Tuesday, April 24, 2012

Desi Spiderman and Other Links


So. After a hiatus of almost 5 years, I am back to writing. Starting with this blog, a couple of short stories, maybe a poem or two, and leading upto the elusive novel that I have been planning on writing since I first realised that words are simply wonderful things and can be used to create and share universes, emotions, people, lives...

So now that I have finally quit my job, (well alright that happened a YEAR back), have travelled as much as an unemployed person can afford to (more actually), and redefined laziness, I am finally working myself towards that novel. The problem is that this is not 2010, when I had a great idea that was dying to put itself onto paper, but no time. A little bit (too little) of that idea did make it out of me alive though, and can be found here. But I got busy being an overworked slave, and stopped seeing the funny side of life for a while. And that's how a missing sense of humour killed an unborn book (its very premise was looking at how utterly absurd the things most people take seriously are. Irony, anyone?)

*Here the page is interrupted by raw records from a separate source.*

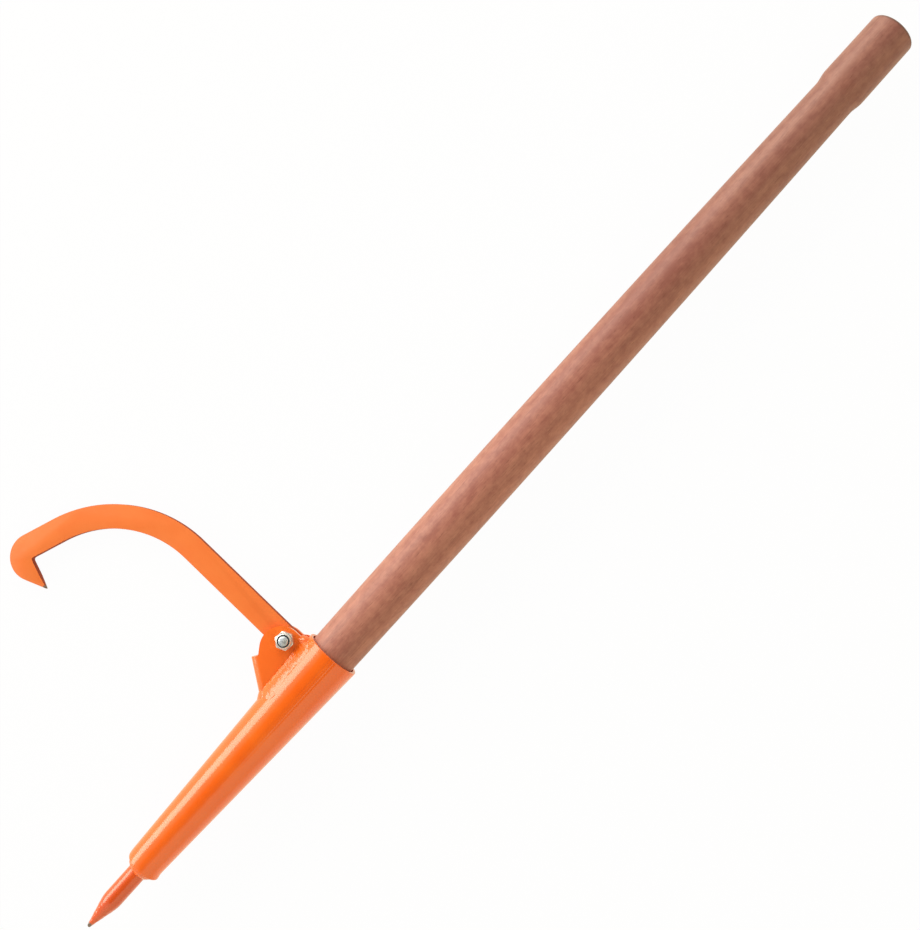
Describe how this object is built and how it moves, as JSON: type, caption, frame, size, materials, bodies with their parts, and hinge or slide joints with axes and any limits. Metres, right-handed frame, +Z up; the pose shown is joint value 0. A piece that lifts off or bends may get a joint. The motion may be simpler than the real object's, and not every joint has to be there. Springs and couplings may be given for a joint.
{
  "type": "peavey",
  "caption": "Log-rolling peavey: wooden handle in a tapered steel socket with a spike, and a flat steel hook that swings on a bolt in a welded bracket.",
  "frame": {"origin": "on the ground, under the middle of the tool as it lies", "axes": "+X along the handle towards the butt, +Y towards the side the hook stands out on, +Z up, with the nut on top"},
  "size_m": [1.203, 0.3464, 0.059],
  "materials": {
    "handle_wood": "turned hardwood, stained red-brown, satin",
    "paint": "glossy orange paint over welded steel",
    "bare_steel": "bare mild steel",
    "zinc": "bright zinc plating",
    "nylon": "dull nylon locking ring"
  },
  "bodies": {
    "haft": {"handle": "handle_wood", "socket": "paint", "socket_seam_weld": "paint", "spike_collar": "bare_steel", "spike": "paint", "spike_weld": "paint", "hook_bracket": "paint", "bracket_weld_front": "paint", "bracket_weld_back": "paint", "bracket_weld_toe": "paint", "bracket_weld_heel_front": "paint", "bracket_weld_heel_back": "paint", "handle_screw": "zinc", "pivot_bolt": "zinc", "lock_nut": "zinc", "nut_insert": "nylon"},
    "hook": {"hook": "paint"}
  },
  "joints": [
    {"name": "hook_pivot", "type": "hinge", "parent": "haft", "child": "hook", "pos_m": [-0.25569, -0.09992, 0.02602], "axis": [0.0065, 0.083, 0.9965], "range_deg": [-90, 48]}
  ]
}
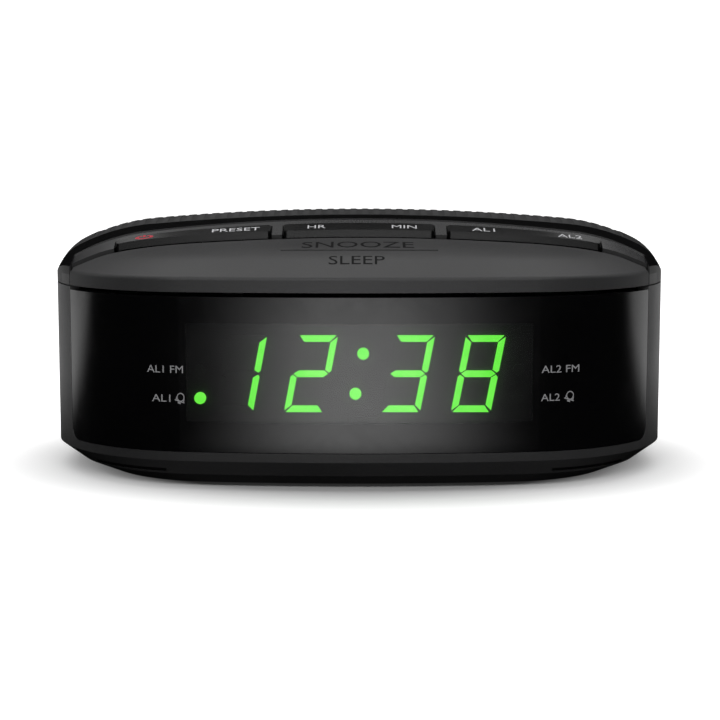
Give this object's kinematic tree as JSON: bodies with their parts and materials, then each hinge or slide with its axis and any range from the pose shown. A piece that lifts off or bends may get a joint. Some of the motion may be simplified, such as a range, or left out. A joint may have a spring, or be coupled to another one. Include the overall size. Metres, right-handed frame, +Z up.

In the meantime, the Indian publishing industry seems to be on steroids and everyone around me who happens to own a laptop seems to be popping out a book. There was a time when I could have told you the names of each of the 25 odd books in the Indian section of every bookstore in town. Today, that sad tiny little section dwarfs the international one, something that makes me immensely happy and scared in equal measure. As does being compared to Chetan Bhagat, but then the person who said that evidently meant as a compliment so...

Not that I don't have any ideas, I have about a billion. Just that none of them seem to be THE right one. Hell, I cannot even decide on the genre. I could do romance, sci-fi, chick lit and satire with equal enthusiasm. As a result, I have scoured the internet reading as many "how I came up with the idea for my first book"s as I can. Hasn't helped so far.

Maybe I should just go to bed and sleep on it.

More about how I became the undisputed champion of the "We Were So Lazy We Didn't Even Bother Naming This League" in my next post! If I get around to getting out of bed I suppose...

By the way, I love linking things while blogging. So I am gonna do some more of that HERE and Here and also There. Sorry, could NOT resist. But go ahead. The Indian Spiderman rocks!

Monday, April 23, 2012

Vicky Donor: A Review


No exotic locales. No stars. Not even an item number (unless you consider John Abraham's chest thumping over the end credits, which I didn't). And yet, Vicky Donor is a thorough paisa-vasool entertainer.

Is it a sweet love story within a wacky offbeat story about a sperm donor? Or visaversa? Either way, Vicky Donor works because it is a film with a wildly original idea treated just right, a bunch of excellent actors playing well written characters, and tons of heart. It is an engaging film about its primary audience: today's generation, their reality, greed, morals and convictions.

While it could easily have been a lewd slapstick, Vicky Donor goes the witty way. Somehow even the sperm-shaped accessories hanging in Dr Chaddha's car and office are not in-your-face cheap, just funny. The music is good, and the songs take the film forward.

Ayushman impresses by his sheer simplicity. He breezes through the film, evidently enjoying every minute, portraying each emotion with equal ease. Yami Gautam is equally wonderful, looks great and sounds even better, and I am sure we will be seeing a lot more of these two in the coming years. Annu Kapoor playing Dr Chaddha is spot on, at times annoyingly so.

But the real star of the show is the whisky drinking, perpetually hungover, LCD and Iphone lusting Punjabi Biji played by Kamlesh Gill. As Vicky says, there are only two things modern in Delhi: the Metro and Biji. She is a force to reckon with, and I would have loved this film for her alone.

As the Bengali girl and Punjabi boy meet, fall in love and get married, the film veers into much inter-caste hilarity (drunk Punjabi baraatis trying to get ululating Bengali aunties to do the "change the bulb" dance step!). It is only towards the last 40 minutes that the film seems to loose its grip on where it is going, and collapses in a haphazard tying-up-the-loose-ends mess. Perhaps a spot of better editing towards the end would have worked better. However this is entirely forgivable.

Vicky Donor is what I would literally call a surprise package! Go watch it!